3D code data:
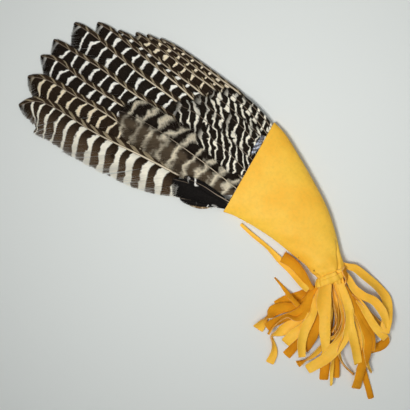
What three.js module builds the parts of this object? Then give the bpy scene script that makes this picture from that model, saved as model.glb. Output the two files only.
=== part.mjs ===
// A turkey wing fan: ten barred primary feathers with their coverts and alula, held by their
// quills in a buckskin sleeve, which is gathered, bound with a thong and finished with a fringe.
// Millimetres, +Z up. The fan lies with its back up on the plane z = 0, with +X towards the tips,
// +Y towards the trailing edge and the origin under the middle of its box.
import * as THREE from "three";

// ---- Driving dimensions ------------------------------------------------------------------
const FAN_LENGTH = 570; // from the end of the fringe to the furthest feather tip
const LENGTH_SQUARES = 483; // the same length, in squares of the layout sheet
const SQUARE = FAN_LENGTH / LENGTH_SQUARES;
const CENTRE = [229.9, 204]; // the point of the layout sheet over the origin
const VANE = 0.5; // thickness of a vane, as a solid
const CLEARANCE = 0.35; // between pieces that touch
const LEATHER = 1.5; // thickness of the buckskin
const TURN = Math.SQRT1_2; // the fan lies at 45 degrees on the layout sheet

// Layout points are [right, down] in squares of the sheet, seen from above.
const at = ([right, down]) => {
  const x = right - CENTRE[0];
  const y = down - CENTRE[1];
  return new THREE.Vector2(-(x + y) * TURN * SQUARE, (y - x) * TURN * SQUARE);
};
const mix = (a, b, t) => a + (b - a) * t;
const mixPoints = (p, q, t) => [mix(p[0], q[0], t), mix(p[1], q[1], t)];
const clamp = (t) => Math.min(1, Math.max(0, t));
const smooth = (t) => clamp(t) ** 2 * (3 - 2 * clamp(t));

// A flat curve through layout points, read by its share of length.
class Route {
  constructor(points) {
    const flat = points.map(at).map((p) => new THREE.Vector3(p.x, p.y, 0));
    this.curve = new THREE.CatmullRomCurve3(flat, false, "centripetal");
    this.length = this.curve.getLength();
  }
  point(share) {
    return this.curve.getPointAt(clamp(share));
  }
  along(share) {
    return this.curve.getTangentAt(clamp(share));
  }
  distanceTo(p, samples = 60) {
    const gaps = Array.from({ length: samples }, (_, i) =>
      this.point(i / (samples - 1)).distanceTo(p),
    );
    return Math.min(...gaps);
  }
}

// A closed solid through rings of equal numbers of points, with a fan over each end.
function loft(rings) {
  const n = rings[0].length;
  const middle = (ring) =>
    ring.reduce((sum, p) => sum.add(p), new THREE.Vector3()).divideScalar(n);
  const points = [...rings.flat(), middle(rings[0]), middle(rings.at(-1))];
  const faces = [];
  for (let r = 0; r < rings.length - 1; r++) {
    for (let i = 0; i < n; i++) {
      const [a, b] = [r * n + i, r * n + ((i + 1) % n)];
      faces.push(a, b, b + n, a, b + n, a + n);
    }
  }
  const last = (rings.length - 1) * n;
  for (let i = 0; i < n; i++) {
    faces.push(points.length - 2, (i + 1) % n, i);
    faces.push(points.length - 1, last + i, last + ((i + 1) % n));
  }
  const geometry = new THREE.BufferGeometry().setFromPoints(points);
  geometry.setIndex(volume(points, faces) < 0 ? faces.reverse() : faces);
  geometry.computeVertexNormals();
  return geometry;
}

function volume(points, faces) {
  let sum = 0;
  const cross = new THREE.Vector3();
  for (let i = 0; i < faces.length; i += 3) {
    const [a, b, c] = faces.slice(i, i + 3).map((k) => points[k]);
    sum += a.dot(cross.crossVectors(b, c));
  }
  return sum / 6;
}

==

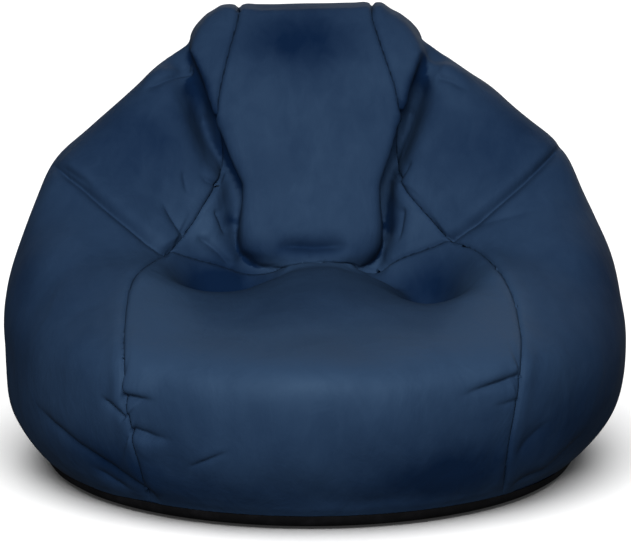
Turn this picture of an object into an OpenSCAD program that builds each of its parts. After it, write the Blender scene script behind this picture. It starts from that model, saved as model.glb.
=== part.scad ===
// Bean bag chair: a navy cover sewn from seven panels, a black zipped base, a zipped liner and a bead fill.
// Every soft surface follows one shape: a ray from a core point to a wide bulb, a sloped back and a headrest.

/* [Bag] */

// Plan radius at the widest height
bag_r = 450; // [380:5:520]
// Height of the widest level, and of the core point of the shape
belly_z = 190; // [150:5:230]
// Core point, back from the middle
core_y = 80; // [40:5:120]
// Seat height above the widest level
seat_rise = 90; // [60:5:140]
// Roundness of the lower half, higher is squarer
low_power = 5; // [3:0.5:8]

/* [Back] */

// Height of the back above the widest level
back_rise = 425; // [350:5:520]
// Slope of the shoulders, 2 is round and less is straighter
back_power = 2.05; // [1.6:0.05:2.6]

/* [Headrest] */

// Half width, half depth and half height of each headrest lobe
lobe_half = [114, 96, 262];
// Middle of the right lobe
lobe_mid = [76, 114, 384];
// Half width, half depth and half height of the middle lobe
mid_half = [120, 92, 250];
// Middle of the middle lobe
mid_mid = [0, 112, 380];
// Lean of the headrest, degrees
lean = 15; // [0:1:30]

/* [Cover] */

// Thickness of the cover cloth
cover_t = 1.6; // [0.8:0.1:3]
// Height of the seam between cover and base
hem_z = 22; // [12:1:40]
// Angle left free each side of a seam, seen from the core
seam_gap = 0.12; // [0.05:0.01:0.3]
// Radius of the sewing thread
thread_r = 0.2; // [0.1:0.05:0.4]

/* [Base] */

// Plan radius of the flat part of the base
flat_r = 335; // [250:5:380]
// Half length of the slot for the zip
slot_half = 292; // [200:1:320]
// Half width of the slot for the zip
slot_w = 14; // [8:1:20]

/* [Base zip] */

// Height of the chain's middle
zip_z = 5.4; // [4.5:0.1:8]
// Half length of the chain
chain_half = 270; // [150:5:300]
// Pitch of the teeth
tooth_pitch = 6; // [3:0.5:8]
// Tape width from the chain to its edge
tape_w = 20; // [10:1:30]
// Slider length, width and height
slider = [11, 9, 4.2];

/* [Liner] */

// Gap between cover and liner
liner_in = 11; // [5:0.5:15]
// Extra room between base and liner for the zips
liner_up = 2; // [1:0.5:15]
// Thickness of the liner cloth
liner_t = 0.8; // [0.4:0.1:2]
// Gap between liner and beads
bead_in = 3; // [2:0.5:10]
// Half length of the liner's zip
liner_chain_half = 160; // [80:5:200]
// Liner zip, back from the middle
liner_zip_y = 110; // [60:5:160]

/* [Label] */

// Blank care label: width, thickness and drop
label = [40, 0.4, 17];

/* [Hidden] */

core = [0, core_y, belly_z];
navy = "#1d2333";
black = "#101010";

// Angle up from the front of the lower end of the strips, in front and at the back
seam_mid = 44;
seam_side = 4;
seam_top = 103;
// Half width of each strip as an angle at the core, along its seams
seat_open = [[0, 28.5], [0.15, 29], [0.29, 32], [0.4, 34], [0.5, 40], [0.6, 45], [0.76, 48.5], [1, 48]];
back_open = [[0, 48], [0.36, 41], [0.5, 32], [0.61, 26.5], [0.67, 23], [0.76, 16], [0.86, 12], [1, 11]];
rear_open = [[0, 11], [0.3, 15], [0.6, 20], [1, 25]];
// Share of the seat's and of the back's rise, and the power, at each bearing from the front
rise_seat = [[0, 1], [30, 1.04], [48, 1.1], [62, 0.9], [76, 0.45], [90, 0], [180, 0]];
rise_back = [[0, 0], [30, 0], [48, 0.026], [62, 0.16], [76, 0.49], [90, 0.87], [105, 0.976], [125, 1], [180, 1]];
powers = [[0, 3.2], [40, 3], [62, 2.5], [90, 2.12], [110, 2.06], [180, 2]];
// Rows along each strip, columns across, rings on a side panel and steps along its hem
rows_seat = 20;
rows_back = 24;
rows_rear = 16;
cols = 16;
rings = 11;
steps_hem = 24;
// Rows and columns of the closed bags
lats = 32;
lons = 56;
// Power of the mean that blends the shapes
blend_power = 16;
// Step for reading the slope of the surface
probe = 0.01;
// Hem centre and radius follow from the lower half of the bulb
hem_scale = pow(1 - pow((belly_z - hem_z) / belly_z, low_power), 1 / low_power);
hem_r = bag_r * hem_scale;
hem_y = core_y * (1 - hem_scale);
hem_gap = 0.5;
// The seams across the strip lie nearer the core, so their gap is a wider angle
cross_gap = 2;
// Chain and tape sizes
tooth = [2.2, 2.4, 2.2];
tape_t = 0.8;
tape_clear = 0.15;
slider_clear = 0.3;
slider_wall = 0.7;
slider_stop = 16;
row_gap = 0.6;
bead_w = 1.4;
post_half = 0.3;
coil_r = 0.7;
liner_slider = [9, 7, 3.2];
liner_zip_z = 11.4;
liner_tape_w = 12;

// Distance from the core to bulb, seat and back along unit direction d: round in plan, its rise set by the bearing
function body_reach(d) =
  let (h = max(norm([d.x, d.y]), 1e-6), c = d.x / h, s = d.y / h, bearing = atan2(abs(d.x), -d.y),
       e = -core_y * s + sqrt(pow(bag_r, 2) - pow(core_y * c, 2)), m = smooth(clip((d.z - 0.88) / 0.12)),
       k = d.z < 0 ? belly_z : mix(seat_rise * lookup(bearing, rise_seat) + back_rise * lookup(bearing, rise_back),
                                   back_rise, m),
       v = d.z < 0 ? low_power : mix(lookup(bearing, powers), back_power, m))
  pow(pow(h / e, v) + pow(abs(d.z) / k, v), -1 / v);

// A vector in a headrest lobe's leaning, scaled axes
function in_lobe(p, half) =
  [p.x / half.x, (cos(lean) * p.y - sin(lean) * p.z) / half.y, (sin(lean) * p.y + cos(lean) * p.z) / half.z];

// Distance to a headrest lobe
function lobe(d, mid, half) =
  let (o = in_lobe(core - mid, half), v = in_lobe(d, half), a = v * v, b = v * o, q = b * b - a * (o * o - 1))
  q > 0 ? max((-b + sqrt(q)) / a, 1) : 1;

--

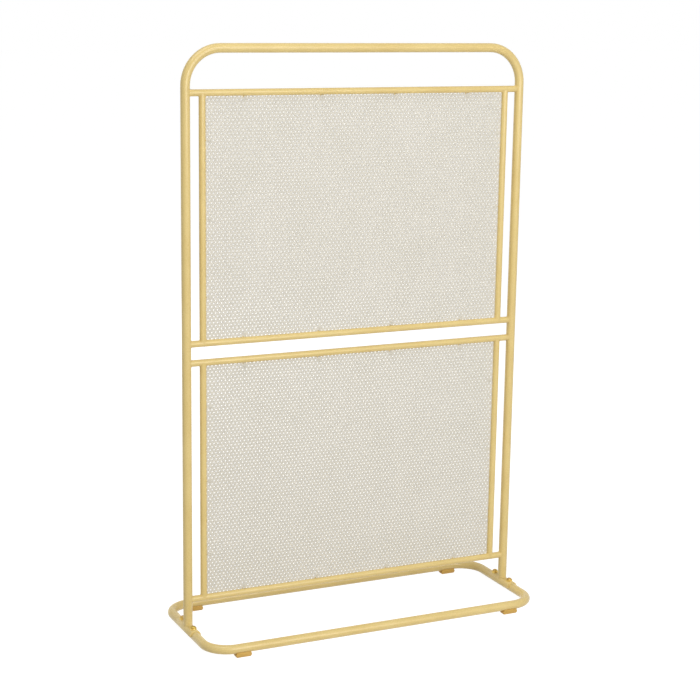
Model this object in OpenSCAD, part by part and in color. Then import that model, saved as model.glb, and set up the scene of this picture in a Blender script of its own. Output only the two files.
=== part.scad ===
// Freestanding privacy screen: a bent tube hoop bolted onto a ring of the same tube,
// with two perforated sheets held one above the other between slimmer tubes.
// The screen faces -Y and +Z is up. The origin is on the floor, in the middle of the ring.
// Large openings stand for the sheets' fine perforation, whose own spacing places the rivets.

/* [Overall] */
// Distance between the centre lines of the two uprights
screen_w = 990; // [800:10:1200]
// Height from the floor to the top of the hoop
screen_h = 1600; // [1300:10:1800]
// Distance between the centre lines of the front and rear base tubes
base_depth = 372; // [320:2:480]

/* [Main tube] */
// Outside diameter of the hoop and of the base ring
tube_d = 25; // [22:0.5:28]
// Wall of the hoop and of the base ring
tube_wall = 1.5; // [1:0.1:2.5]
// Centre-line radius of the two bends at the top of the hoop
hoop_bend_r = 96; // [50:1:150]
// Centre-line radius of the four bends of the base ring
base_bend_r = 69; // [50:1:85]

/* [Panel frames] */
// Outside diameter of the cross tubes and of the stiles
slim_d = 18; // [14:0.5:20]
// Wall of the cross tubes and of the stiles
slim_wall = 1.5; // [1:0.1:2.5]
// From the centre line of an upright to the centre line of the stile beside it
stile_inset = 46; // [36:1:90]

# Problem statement
Repeat exactly the lines from the one containing "Model this object" to the one containing "places the rivets.", both lines included, and nothing else.

# Task output
Model this object in OpenSCAD, part by part and in color. Then import that model, saved as model.glb, and set up the scene of this picture in a Blender script of its own. Output only the two files.
=== part.scad ===
// Freestanding privacy screen: a bent tube hoop bolted onto a ring of the same tube,
// with two perforated sheets held one above the other between slimmer tubes.
// The screen faces -Y and +Z is up. The origin is on the floor, in the middle of the ring.
// Large openings stand for the sheets' fine perforation, whose own spacing places the rivets.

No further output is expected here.